Speech and image processing: GMM-HMM was the dominant acoustic model in speech recognition for decades (now mostly replaced by deep learning, but still used in lightweight pipelines). In image segmentation, modeling pixel color distributions with a GMM and inferring foreground/background memberships is the basis of methods like GrabCut.

Maximum likelihood under missing data: EM is not limited to GMMs. It applies to maximum likelihood estimation in any probabilistic model with unobserved latent variables. Treating missing values as latent variables lets you run ML estimation on data with missing entries inside the same EM framework. Many other algorithms (HMM, factor analysis, PLSA, LDA) are built on EM.

Common Misconceptions and Cautions

The most common misconception is that EM returns the global optimum. EM is only guaranteed to make the log-likelihood non-decreasing and to converge to a local maximum (or saddle point), not the global one. In this simulator, set mu1_init around −2 and mu2_init around 7 and you can watch the algorithm settle into a different local solution with worse estimates. In real work, always run multi-start EM and keep the solution with the largest log-likelihood.

The next most common mistake is to think increasing K always improves the model. Larger K always raises the training log-likelihood, but this is just overfitting: the fit on the training set improves while generalization to new data deteriorates. Pick K using BIC, AIC, or cross-validation, and balance fit against interpretability. The rule of thumb is: never choose K from training LL alone.

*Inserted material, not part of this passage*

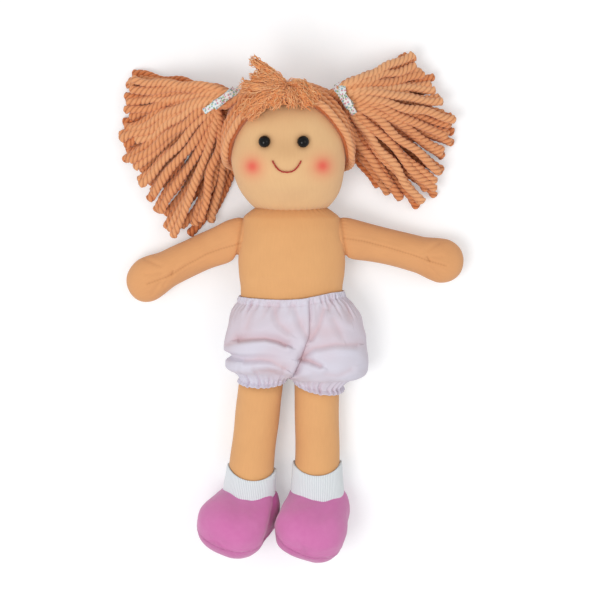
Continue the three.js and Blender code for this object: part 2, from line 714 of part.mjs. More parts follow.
// The room inside a cloth form, run on past its open ends so that it cuts right through.
function clothRoom(sections, openStart, openEnd) {
  const inner = sections.map((section) => insetSection(section, clothWall));
  const beyond = (from, to) => {
    const away = to.centre.clone().sub(from.centre).setLength(1);
    return { ...to, centre: to.centre.clone().add(away) };
  };
  const before = openStart ? [beyond(inner[1], inner[0])] : [];
  const after = openEnd ? [beyond(inner.at(-2), inner.at(-1))] : [];
  if (!openEnd) {
    inner.at(-1).centre = inner.at(-1).centre.clone().add(vec(0, clothWall, 0));
  }
  return [...before, ...inner, ...after];
}

function closedForm(sections, sides) {
  return toSolid(loft(sections, sides, sections[0].centre, sections.at(-1).centre));
}

const waistCloth = waistForm();
const clothOuter = [closedForm(waistCloth, 4 * waistGathers)];
const clothInner = [closedForm(clothRoom(waistCloth, true, false), 4 * waistGathers)];
for (const side of ['left', 'right']) {
  const cuffCloth = cuffForm(side);
  clothOuter.push(closedForm(cuffCloth, 4 * cuffGathers));
  clothInner.push(closedForm(clothRoom(cuffCloth, false, true), 4 * cuffGathers));
}
const joined = (solids) => solids.reduce((whole, solid) => whole.add(solid));
const bloomers = joined(clothOuter).subtract(joined(clothInner)).intersect(aboveFloor);

// The plan of everything on the left of the front seam, moved sideways by half the gap.
function leftOfSeam(shift) {
  const outline = [
    [frontSeamTopX, 0], [frontSeamTopX, frontSeamTurnY], [frontSeamCuffX, frontSeamCuffY],
    [frontSeamCuffX, -BIG / 4], [BIG / 4, -BIG / 4], [BIG / 4, 0],
  ];
  const shape = new THREE.Shape(outline.map(([x, y]) => new THREE.Vector2(x + shift, y)));
  return toSolid(new THREE.ExtrudeGeometry(shape, { depth: 4 * bodyHalfDepth, bevelEnabled: false }));
}

const leftPanel = bloomers.intersect(leftOfSeam(gap / 2));
const rightPanel = bloomers.subtract(leftOfSeam(-gap / 2));
addPart('bloomers_left_panel', toGeometry(leftPanel), colours.cotton);
addPart('bloomers_right_panel', toGeometry(rightPanel), colours.cotton);

// Bunches: a knot of yarn seated on the cap, with strands that fan out to the floor
function capPoint(sign, y, height) {
  const section = headSection(y, capOuterGrow);
  const up = (height - section.centre.z) / section.b;
  return vec(section.centre.x + sign * section.a * Math.sqrt(1 - up * up), y, height);
}

function capNormal(sign, y, height) {
  const reach = 0.5;
  const alongY = capPoint(sign, y + reach, height).sub(capPoint(sign, y - reach, height));
  const alongZ = capPoint(sign, y, height + reach).sub(capPoint(sign, y, height - reach));
  return alongY.cross(alongZ).multiplyScalar(sign).normalize();
}

function knotCentre(side) {
  const sign = side === 'left' ? 1 : -1;
  const seat = capPoint(sign, knotSeatY, knotSeatHeight);
  return seat.addScaledVector(capNormal(sign, knotSeatY, knotSeatHeight), knotRadius + gap - knotSettle);
}

const headClear = headSolid(capHemY - 6, capOuterGrow + 2 * gap, headSides, 4, 5);
for (const side of ['left', 'right']) {
  const sign = side === 'left' ? 1 : -1;
  const knot = knotCentre(side);
  const spread = fan[side];
  const heading = (degrees) => {
    const angle = THREE.MathUtils.degToRad(degrees);
    return vec(sign * Math.cos(angle), Math.sin(angle), 0);
  };
  const ball = new THREE.SphereGeometry(knotRadius, 14, 8);
  ball.translate(knot.x, knot.y, knot.z);
  let yarn = toSolid(ball);
  for (let layer = 0; layer < bunchLayers; layer += 1) {
    for (let k = 0; k < strandsPerLayer; k += 1) {
      const share = (k + 0.5 * layer) / (strandsPerLayer - 1 + 0.5 * (bunchLayers - 1));
      const way = heading(spread.from + (spread.to - spread.from) * share);
      const length = spread.near + (spread.far - spread.near) * share - strandShortening * layer;
      const tipHeight = yarnRadius - restFlat + layer * layerRise * yarnRadius;
      const bend = knot.clone().addScaledVector(way, length * bendShare);
      bend.setZ(knot.z * bendHeightShare + tipHeight / 2);
      const tip = knot.clone().addScaledVector(way, length).setZ(tipHeight);
      const curve = new THREE.QuadraticBezierCurve3(knot, bend, tip);
      yarn = yarn.add(toSolid(strand(curve, () => yarnRadius, strandSides, strandSteps)));
    }
  }
  const axis = heading((spread.from + spread.to) / 2);
  const grooveRadius = knotRadius - tieSink - tieWall - gap;
  const band = (inner, outer, halfWidth) => turned([
    [inner, -halfWidth], [outer, -halfWidth], [outer, halfWidth], [inner, halfWidth], [inner, -halfWidth],
  ], torsoSides, knot, axis);
  yarn = yarn.subtract(headClear).intersect(aboveFloor);
  yarn = yarn.subtract(toSolid(band(grooveRadius, knotRadius * 2, tieWidth / 2 + gap)));
  addPart(`${side}_hair_bunch`, toGeometry(yarn), colours.yarn);
  const ringRadius = knotRadius - tieSink;
  const ring = toSolid(band(ringRadius - tieWall, ringRadius, tieWidth / 2));
  const tails = tieTailHeadings.map((degrees) => {
    const way = heading(degrees);
    const aside = way.clone().cross(UP);
    const tailHeight = knot.z + ringRadius - tieWall / 2;
    const sections = steps(0, 1, 4).map((share) => ({
      centre: knot.clone().addScaledVector(way, tieTailLength * share).setZ(tailHeight),
      u: aside,
      v: UP,
      a: (tieWidth / 2) * (0.7 + 0.5 * share),
      b: tieWall / 2,
    }));
    sections.forEach((section, i) => section.centre.add(vec(0, 0, tailWave[i])));
    return toSolid(loft(sections, 8, sections[0].centre, sections.at(-1).centre));
  });
  addPart(`${side}_hair_tie`, toGeometry(joined([ring, ...tails])), colours.ribbon);
}

// Fringe: locks from one root over the forehead, lying on the cap and the face
const fringeRoot = facePoint(fringeRootX, fringeRootY, capOuterGrow);
const capFront = halfSpace(vec(0, headMidY, capEdgeHeight + 2 * gap), vec(0, -capEdgeSlope, 1));
const fringeClear = headClear.subtract(capFront).add(headSolid(capHemY - 6, gap, headSides, 4, 5));
const locks = fringeTips.map((tip) => {
  const bend = fringeRoot.clone().lerp(tip, 0.5).add(vec(0, 0, fringeLift));
  const curve = new THREE.QuadraticBezierCurve3(fringeRoot, bend, tip);
  return toSolid(strand(curve, (share) => fringeLock * (1 - 0.5 * share), strandSides, strandSteps));
});
addPart('hair_fringe', toGeometry(joined(locks).subtract(fringeClear)), colours.fringe);

export default doll;
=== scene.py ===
"""Looks of a soft rag doll that lies on its back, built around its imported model.

Places are in metres in the model's own frame: +X is the doll's left, +Y runs towards its head and
+Z points out of its front. Sizes are written as millimetres times MM.
"""

import logging
import math
from dataclasses import dataclass, field, replace
from enum import Enum
from typing import Any, Sequence

import bpy
import numpy as np
from mathutils import Matrix, Vector
from numpy.typing import NDArray


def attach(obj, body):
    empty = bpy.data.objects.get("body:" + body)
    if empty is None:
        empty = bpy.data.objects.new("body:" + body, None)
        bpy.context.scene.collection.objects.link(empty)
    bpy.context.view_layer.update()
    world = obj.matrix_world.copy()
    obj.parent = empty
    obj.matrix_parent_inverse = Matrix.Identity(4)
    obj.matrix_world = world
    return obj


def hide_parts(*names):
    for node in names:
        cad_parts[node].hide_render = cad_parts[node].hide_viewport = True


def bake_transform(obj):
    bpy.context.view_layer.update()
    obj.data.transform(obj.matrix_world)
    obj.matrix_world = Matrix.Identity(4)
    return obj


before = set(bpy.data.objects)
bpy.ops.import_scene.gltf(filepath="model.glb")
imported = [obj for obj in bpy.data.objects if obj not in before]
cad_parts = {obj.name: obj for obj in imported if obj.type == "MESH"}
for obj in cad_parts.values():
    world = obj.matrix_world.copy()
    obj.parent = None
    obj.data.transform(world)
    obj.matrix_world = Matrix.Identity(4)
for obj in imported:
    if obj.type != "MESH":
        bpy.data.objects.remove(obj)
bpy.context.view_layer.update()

LOG = logging.getLogger("rag_doll")
MM = 0.001
UP = np.array([0.0, 0.0, 1.0])
SIDEWAYS = np.array([1.0, 0.0, 0.0])

Array = NDArray[np.float64]
Colour = tuple[float, float, float, float]
Pairs = tuple[tuple[float, float], ...]
Rows = tuple[tuple[float, ...], ...]
Piece = bpy.types.Object


class Side(Enum):
    """The doll's own left and right."""

    LEFT = "left"
    RIGHT = "right"

    @property
    def sign(self) -> int:
        """Which way along X this side lies."""
        return 1 if self is Side.LEFT else -1


def by_side(left: Any, right: Any) -> Any:
    """A field with one value for the doll's left and one for its right."""
    return field(default_factory=lambda: {Side.LEFT: left, Side.RIGHT: right})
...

Finally, beware of numerical instability. The denominator of the responsibility can vanish, a variance can collapse to zero, or the log argument can hit zero. In this tool we floor the Gaussian variance (1e−6), add a small ε (1e−12) inside the log-likelihood, and add ε to both numerator and denominator of the responsibility. When implementing EM yourself, place ε consistently and always check that LL is non-decreasing at every iteration — that single check catches most bugs early.